In a way, Adam the first is a doer, survivor, builder,
creator and conqueror, but “purely utilitarian and intrinsically egoistic”
existing in a community of similarly minded individuals. In contrast, Adam the
second is like a philosopher-theologian who searches for value, yearns for meaning
and significance, and lives in a faith community composed of “I, thou, and He.”
Human Typologies
The two Adams can be placed under the types of human
beings following the train of thought of Soloveitchik. The first type is the non-confronted human who is non-normative
and falls prey to beauty. The mode of being is existence within the natural
pleasures that the world can offer. The second type is the confronted human, a cognitive being who senses the numinous in
nature. The mode of being is reflective knowledge, which leads to a realization
that humans are both immanent in, and transcendent of, nature. The third type
is a human in a faith community, a
confronted human who forms a relationship with fellow confronted humans and
their Creator. The mode of being is “together-existence” that is made possible
by communicating to the other one’s loneliness and longing for companionship
while at the same time affirming each other’s uniqueness and separateness.

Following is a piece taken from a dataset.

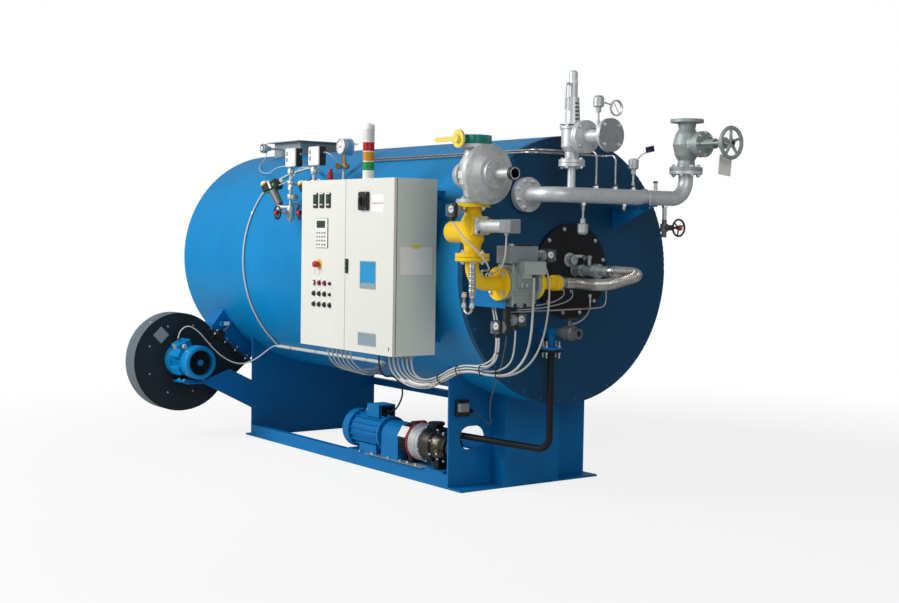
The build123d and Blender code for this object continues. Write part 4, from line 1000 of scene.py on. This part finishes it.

Adam the first and Adam the second are, respectively,
the non-confronted human and the confronted human, who has the potential to
become a person in a faith community.
Dilemma of a Person in a Faith Community
“I am lonely” is a dilemma facing the third type of
human being, i.e., in a faith community, or at least from the view of one who
belongs to a religion. Soloveitchik describes religion as “a dimension of
personal being” in which humans encounter the divine through their moments in
history. The person of faith (the third type) exists in a world that is dominated
by non-confronted humans (the first type), who are self-centered and bent on
conquering nature and perhaps the stars, galaxies, the heavens. The person of
faith is a confronted human (the second type) who feels an awful sense of loneliness
amid the loud triumphs and yet mundane concerns of non-confronted humans. This loneliness stems from his/her faith that espouses
a doctrine that “has no technical potential,” a law that “cannot be tested in a
laboratory” and “an eschatological vision” that science cannot verify as to its
“degree of probability, let alone certainty.”
There may not be a solution to this dilemma, says Soloveitchik, yet he hopes that by confronting this dilemma, one is able to shed light on human existence and propel the journey from a state of non-confronted human to the higher levels – the confronted human and then the human in a faith community.